JOB: List each line of the data that holds the string "None", please.

****************

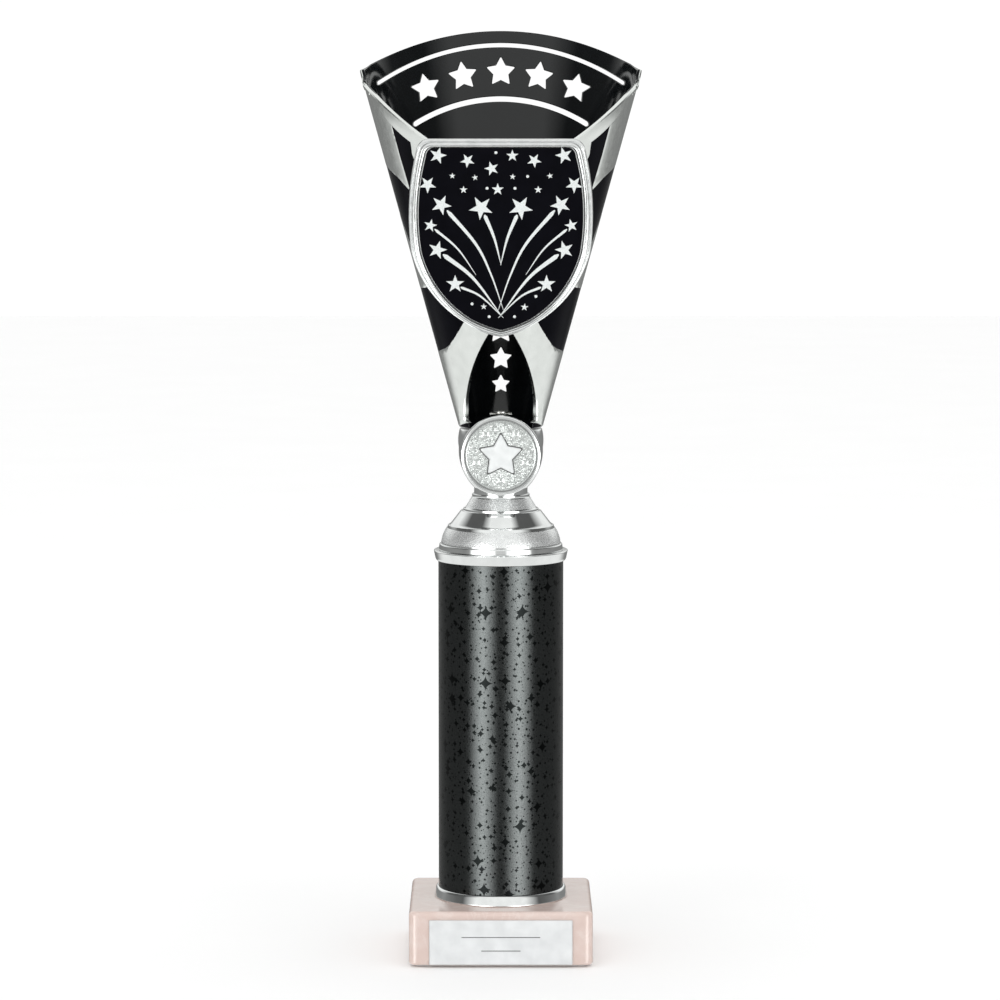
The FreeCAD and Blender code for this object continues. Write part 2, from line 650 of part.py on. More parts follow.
make_base_pad()
make_marble_base()
make_front_plate()
make_collar("lower_collar", BASE_TOP)
make_tube("column_core", "column_radius - wrap_thick", "core_thick")
make_tube("column_wrap", "column_radius", "wrap_thick")
make_collar("upper_collar", RISER_FOOT, inverted=True)
make_riser()
make_medal_holder()
make_centre_disc()
make_cup()
make_shield()
make_rod_and_fasteners()
check_document()
export_subparts()
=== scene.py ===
import math

import bpy
import bmesh
import numpy as np
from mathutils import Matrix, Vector, noise
from mathutils.geometry import delaunay_2d_cdt


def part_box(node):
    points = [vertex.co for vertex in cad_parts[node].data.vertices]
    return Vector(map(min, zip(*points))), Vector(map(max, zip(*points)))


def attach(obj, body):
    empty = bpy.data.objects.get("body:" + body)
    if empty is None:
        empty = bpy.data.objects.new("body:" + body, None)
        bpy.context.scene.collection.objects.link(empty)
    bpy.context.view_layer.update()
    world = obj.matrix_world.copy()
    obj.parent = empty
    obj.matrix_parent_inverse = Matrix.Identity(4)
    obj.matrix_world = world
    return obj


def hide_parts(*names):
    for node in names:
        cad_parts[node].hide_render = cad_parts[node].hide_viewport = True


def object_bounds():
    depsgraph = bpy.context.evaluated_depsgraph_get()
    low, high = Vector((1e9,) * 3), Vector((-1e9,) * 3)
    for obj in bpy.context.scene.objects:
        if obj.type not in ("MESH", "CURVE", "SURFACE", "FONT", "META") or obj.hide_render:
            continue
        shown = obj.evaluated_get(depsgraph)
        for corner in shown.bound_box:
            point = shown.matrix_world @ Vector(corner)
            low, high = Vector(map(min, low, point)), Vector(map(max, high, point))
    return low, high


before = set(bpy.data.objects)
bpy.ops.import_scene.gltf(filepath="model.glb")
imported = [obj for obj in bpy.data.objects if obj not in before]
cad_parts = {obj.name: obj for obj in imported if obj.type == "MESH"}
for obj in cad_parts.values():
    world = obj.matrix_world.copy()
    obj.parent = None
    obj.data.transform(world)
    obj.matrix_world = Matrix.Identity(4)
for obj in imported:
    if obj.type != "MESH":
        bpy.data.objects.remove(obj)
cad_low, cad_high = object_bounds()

MM = 0.001
ROUND_STEPS = 192


def box_mm(node):
    """Lowest and highest corner of a CAD node, in millimetres."""
    low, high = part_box(node)
    return low / MM, high / MM


# ---------------------------------------------------------------- materials

def new_material(name):
    """An empty node material: its nodes, links and principled shader."""
    material = bpy.data.materials.new(name)
    material.use_nodes = True
    nodes, links = material.node_tree.nodes, material.node_tree.links
    return material, nodes, links, nodes["Principled BSDF"]


def set_shader(shader, **values):
    """Sets the shader's own sockets; underscores in a name stand for spaces."""
    for name, value in values.items():
        shader.inputs[name.replace("_", " ")].default_value = value


def math_node(nodes, links, operation, *inputs):
    """A math node whose inputs are numbers or sockets; gives its output socket."""
    node = nodes.new("ShaderNodeMath")
    node.operation = operation
    for index, item in enumerate(inputs):
        if isinstance(item, (int, float)):
            node.inputs[index].default_value = item
        else:
            links.new(item, node.inputs[index])
    return node.outputs[0]


def place(nodes, links, scale):
    """Object coordinates scaled so that one unit is 1 / scale metres."""
    coordinates = nodes.new("ShaderNodeTexCoord")
    mapping = nodes.new("ShaderNodeMapping")
    mapping.inputs["Scale"].default_value = scale if isinstance(scale, tuple) else (scale,) * 3
    links.new(coordinates.outputs["Object"], mapping.inputs["Vector"])
    return mapping.outputs["Vector"]


def noise_tex(nodes, links, scale, detail=3.0, roughness=0.5, distortion=0.0):
    """Noise in object space; scale counts features per metre."""
    texture = nodes.new("ShaderNodeTexNoise")
    texture.inputs["Scale"].default_value = 1.0
    texture.inputs["Detail"].default_value = detail
    texture.inputs["Roughness"].default_value = roughness
    texture.inputs["Distortion"].default_value = distortion
    links.new(place(nodes, links, scale), texture.inputs["Vector"])
    return texture.outputs["Fac"]


def ramp(nodes, links, factor, stops):
    """A colour ramp over a factor; stops are (position, colour)."""
    node = nodes.new("ShaderNodeValToRGB")
    elements = node.color_ramp.elements
    while len(elements) > 1:
        elements.remove(elements[-1])
    elements[0].position = stops[0][0]
    elements[0].color = (*stops[0][1], 1.0)
    for position, colour in stops[1:]:
        elements.new(position).color = (*colour, 1.0)
    links.new(factor, node.inputs["Fac"])
    return node.outputs["Color"]


def mix_colours(nodes, links, factor, one, two):
    """One colour into another by a factor; the second may be a plain colour."""
    mix = nodes.new("ShaderNodeMix")
    mix.data_type = "RGBA"
    links.new(factor, mix.inputs["Factor"])
    links.new(one, mix.inputs["A"])
    if isinstance(two, tuple):
        mix.inputs["B"].default_value = (*two, 1.0)
    else:
        links.new(two, mix.inputs["B"])
    return mix.outputs["Result"]


def spread(nodes, links, value, low, high, bottom=0.0, top=1.0, smooth=False):
    """Carries a value from the range low to high over to the range bottom to top."""
    node = nodes.new("ShaderNodeMapRange")
    if smooth:
        node.interpolation_type = "SMOOTHSTEP"
    for name, number in (("From Min", low), ("From Max", high), ("To Min", bottom),
                         ("To Max", top)):
        node.inputs[name].default_value = number
    links.new(value, node.inputs["Value"])
    return node.outputs["Result"]


def grey(level):
    """A neutral colour."""
    return (level, level, level)


def vary_roughness(nodes, links, shader, low, high, scale):
    """Roughness that drifts between two values."""
    drift = noise_tex(nodes, links, scale, 2.0)
    links.new(spread(nodes, links, drift, 0.3, 0.7, low, high), shader.inputs["Roughness"])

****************

TASK RESPONSE:
    if empty is None:
        empty = bpy.data.objects.new("body:" + body, None)
    obj.parent = None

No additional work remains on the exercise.